▸ **Data shown**:
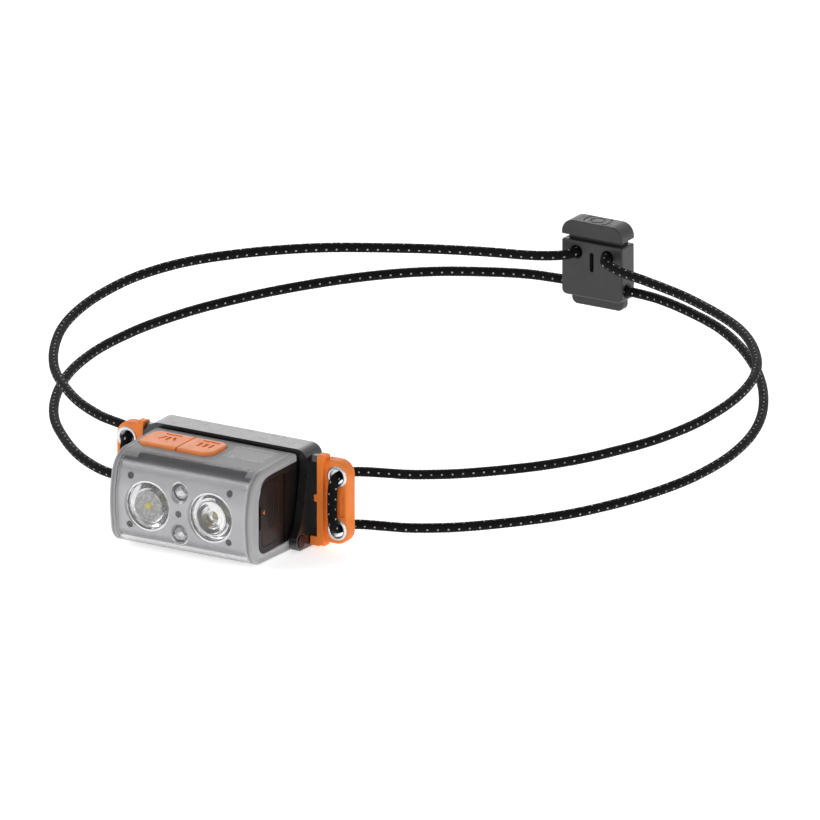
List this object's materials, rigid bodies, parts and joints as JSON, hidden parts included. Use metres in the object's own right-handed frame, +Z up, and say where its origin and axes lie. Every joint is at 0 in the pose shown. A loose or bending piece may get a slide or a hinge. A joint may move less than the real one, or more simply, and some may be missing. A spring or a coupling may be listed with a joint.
{
  "type": "headlamp",
  "caption": "Ultralight rechargeable headlamp: clear-fronted tilting lamp with flood, spot and auxiliary lights on a bracket, held by a braided cord loop with a push-button cord lock.",
  "frame": {"origin": "centre of the bracket's flat back face, which rests on the forehead", "axes": "+Y points from the lamp to the head, +Z is up, the lamp shines towards -Y, X runs from one cord lug to the other"},
  "size_m": [0.2028, 0.2408, 0.0347],
  "materials": {
    "bracket_black": "fine satin moulded nylon",
    "lug_orange": "satin orange moulded plastic",
    "eyelet_metal": "polished rolled metal",
    "pin_steel": "dark steel",
    "clear_polycarbonate": "clear polished polycarbonate",
    "bezel_grey": "satin light grey",
    "optic_acrylic": "clear moulded optic",
    "reflector_chrome": "vacuum plated",
    "led_phosphor": "phosphor under a clear dome",
    "aux_led_clear": "clear epoxy",
    "board_green": "solder mask",
    "board_white": "white solder mask on aluminium",
    "inner_black": "moulded black plastic",
    "screw_black": "black oxide",
    "switch_metal": "plated",
    "light_pipe_white": "milky diffuser",
    "window_smoke": "dark grey smoke",
    "battery_foil": "laminated foil pouch",
    "foam_black": "closed-cell foam",
    "seal_rubber": "silicone",
    "button_orange": "satin orange silicone",
    "cover_rubber": "smoky translucent rubber",
    "lock_grey": "fine satin dark grey plastic",
    "spring_steel": "spring wire",
    "cord_black": "black braid with pale reflective flecks"
  },
  "bodies": {
    "bracket_and_cord": {"bracket": "bracket_black", "left_cord_lug": "lug_orange", "right_cord_lug": "lug_orange", "left_upper_eyelet": "eyelet_metal", "left_lower_eyelet": "eyelet_metal", "right_upper_eyelet": "eyelet_metal", "right_lower_eyelet": "eyelet_metal", "left_pivot_pin": "pin_steel", "right_pivot_pin": "pin_steel", "cord_lock_body": "lock_grey", "cord_lock_pin": "pin_steel", "cord_lock_spring": "spring_steel", "head_cord": "cord_black", "tail_knot": "cord_black"},
    "lamp": {"front_shell": "clear_polycarbonate", "reflector_bezel": "bezel_grey", "flood_lens": "optic_acrylic", "spot_lens": "optic_acrylic", "flood_reflector": "reflector_chrome", "spot_reflector": "reflector_chrome", "flood_led": "led_phosphor", "spot_led": "led_phosphor", "aux_led_upper": "aux_led_clear", "aux_led_lower": "aux_led_clear", "led_board": "board_white", "mid_frame": "inner_black", "bezel_screws": "screw_black", "main_board": "board_green", "tact_switches": "switch_metal", "indicator_leds": "led_phosphor", "light_pipes": "light_pipe_white", "indicator_window": "window_smoke", "usb_c_socket": "switch_metal", "usb_board": "board_green", "battery_cell": "battery_foil", "battery_leads": "screw_black", "battery_foam": "foam_black", "rear_housing": "inner_black", "housing_seal": "seal_rubber", "rear_housing_screws": "screw_black", "port_cover_anchor": "cover_rubber"},
    "left_button": {"left_button": "button_orange"},
    "right_button": {"right_button": "button_orange"},
    "port_cover": {"port_cover": "cover_rubber"},
    "lock_plunger": {"cord_lock_plunger": "lock_grey"}
  },
  "joints": [
    {"name": "lamp_tilt", "type": "hinge", "parent": "bracket_and_cord", "child": "lamp", "pos_m": [0, -0.0122, -0.011], "axis": [1, 0, 0], "range_deg": [0, 60]},
    {"name": "left_button_press", "type": "slide", "parent": "lamp", "child": "left_button", "axis": [0, 0, -1], "range_m": [0, 0.0005], "stiffness_N_per_m": 800, "springref_m": -0.0008},
    {"name": "right_button_press", "type": "slide", "parent": "lamp", "child": "right_button", "axis": [0, 0, -1], "range_m": [0, 0.0005], "stiffness_N_per_m": 800, "springref_m": -0.0008},
    {"name": "port_cover_hinge", "type": "hinge", "parent": "lamp", "child": "port_cover", "pos_m": [0.0223, -0.01685, 0], "axis": [0, 0, 1], "range_deg": [0, 95]},
    {"name": "cord_lock_press", "type": "slide", "parent": "bracket_and_cord", "child": "lock_plunger", "axis": [0, 0, -1], "range_m": [0, 0.0012], "stiffness_N_per_m": 1500, "springref_m": -0.0012, "deforming": ["cord_lock_spring"]}
  ]
}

▸ **Exercise**: Reproduce the data, keeping every line exactly the same.

▸ **Answer to the task**:
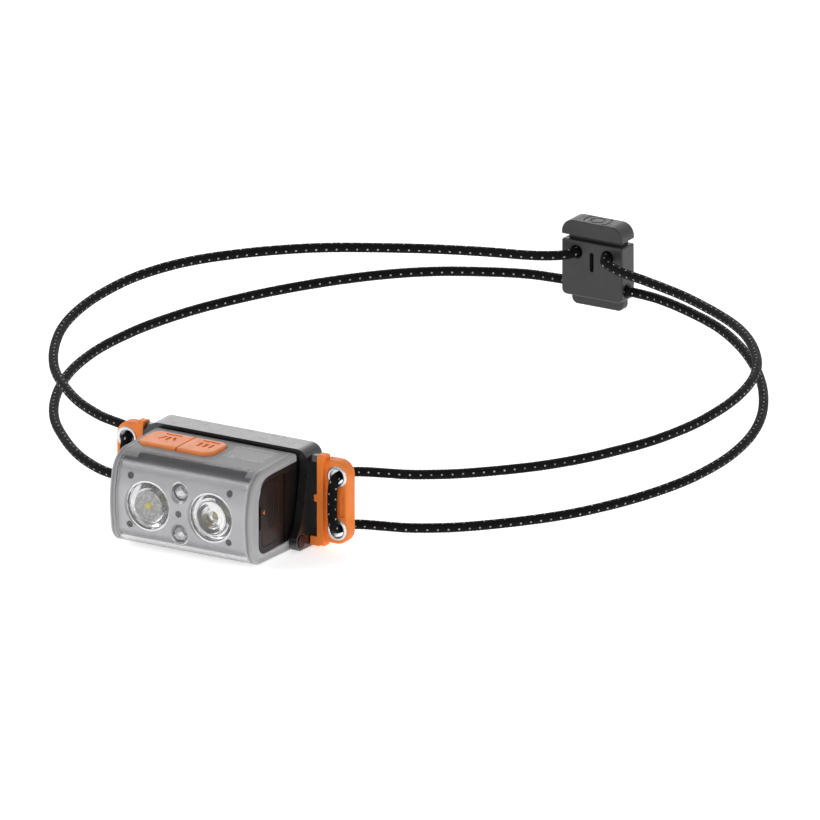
List this object's materials, rigid bodies, parts and joints as JSON, hidden parts included. Use metres in the object's own right-handed frame, +Z up, and say where its origin and axes lie. Every joint is at 0 in the pose shown. A loose or bending piece may get a slide or a hinge. A joint may move less than the real one, or more simply, and some may be missing. A spring or a coupling may be listed with a joint.
{
  "type": "headlamp",
  "caption": "Ultralight rechargeable headlamp: clear-fronted tilting lamp with flood, spot and auxiliary lights on a bracket, held by a braided cord loop with a push-button cord lock.",
  "frame": {"origin": "centre of the bracket's flat back face, which rests on the forehead", "axes": "+Y points from the lamp to the head, +Z is up, the lamp shines towards -Y, X runs from one cord lug to the other"},
  "size_m": [0.2028, 0.2408, 0.0347],
  "materials": {
    "bracket_black": "fine satin moulded nylon",
    "lug_orange": "satin orange moulded plastic",
    "eyelet_metal": "polished rolled metal",
    "pin_steel": "dark steel",
    "clear_polycarbonate": "clear polished polycarbonate",
    "bezel_grey": "satin light grey",
    "optic_acrylic": "clear moulded optic",
    "reflector_chrome": "vacuum plated",
    "led_phosphor": "phosphor under a clear dome",
    "aux_led_clear": "clear epoxy",
    "board_green": "solder mask",
    "board_white": "white solder mask on aluminium",
    "inner_black": "moulded black plastic",
    "screw_black": "black oxide",
    "switch_metal": "plated",
    "light_pipe_white": "milky diffuser",
    "window_smoke": "dark grey smoke",
    "battery_foil": "laminated foil pouch",
    "foam_black": "closed-cell foam",
    "seal_rubber": "silicone",
    "button_orange": "satin orange silicone",
    "cover_rubber": "smoky translucent rubber",
    "lock_grey": "fine satin dark grey plastic",
    "spring_steel": "spring wire",
    "cord_black": "black braid with pale reflective flecks"
  },
  "bodies": {
    "bracket_and_cord": {"bracket": "bracket_black", "left_cord_lug": "lug_orange", "right_cord_lug": "lug_orange", "left_upper_eyelet": "eyelet_metal", "left_lower_eyelet": "eyelet_metal", "right_upper_eyelet": "eyelet_metal", "right_lower_eyelet": "eyelet_metal", "left_pivot_pin": "pin_steel", "right_pivot_pin": "pin_steel", "cord_lock_body": "lock_grey", "cord_lock_pin": "pin_steel", "cord_lock_spring": "spring_steel", "head_cord": "cord_black", "tail_knot": "cord_black"},
    "lamp": {"front_shell": "clear_polycarbonate", "reflector_bezel": "bezel_grey", "flood_lens": "optic_acrylic", "spot_lens": "optic_acrylic", "flood_reflector": "reflector_chrome", "spot_reflector": "reflector_chrome", "flood_led": "led_phosphor", "spot_led": "led_phosphor", "aux_led_upper": "aux_led_clear", "aux_led_lower": "aux_led_clear", "led_board": "board_white", "mid_frame": "inner_black", "bezel_screws": "screw_black", "main_board": "board_green", "tact_switches": "switch_metal", "indicator_leds": "led_phosphor", "light_pipes": "light_pipe_white", "indicator_window": "window_smoke", "usb_c_socket": "switch_metal", "usb_board": "board_green", "battery_cell": "battery_foil", "battery_leads": "screw_black", "battery_foam": "foam_black", "rear_housing": "inner_black", "housing_seal": "seal_rubber", "rear_housing_screws": "screw_black", "port_cover_anchor": "cover_rubber"},
    "left_button": {"left_button": "button_orange"},
    "right_button": {"right_button": "button_orange"},
    "port_cover": {"port_cover": "cover_rubber"},
    "lock_plunger": {"cord_lock_plunger": "lock_grey"}
  },
  "joints": [
    {"name": "lamp_tilt", "type": "hinge", "parent": "bracket_and_cord", "child": "lamp", "pos_m": [0, -0.0122, -0.011], "axis": [1, 0, 0], "range_deg": [0, 60]},
    {"name": "left_button_press", "type": "slide", "parent": "lamp", "child": "left_button", "axis": [0, 0, -1], "range_m": [0, 0.0005], "stiffness_N_per_m": 800, "springref_m": -0.0008},
    {"name": "right_button_press", "type": "slide", "parent": "lamp", "child": "right_button", "axis": [0, 0, -1], "range_m": [0, 0.0005], "stiffness_N_per_m": 800, "springref_m": -0.0008},
    {"name": "port_cover_hinge", "type": "hinge", "parent": "lamp", "child": "port_cover", "pos_m": [0.0223, -0.01685, 0], "axis": [0, 0, 1], "range_deg": [0, 95]},
    {"name": "cord_lock_press", "type": "slide", "parent": "bracket_and_cord", "child": "lock_plunger", "axis": [0, 0, -1], "range_m": [0, 0.0012], "stiffness_N_per_m": 1500, "springref_m": -0.0012, "deforming": ["cord_lock_spring"]}
  ]
}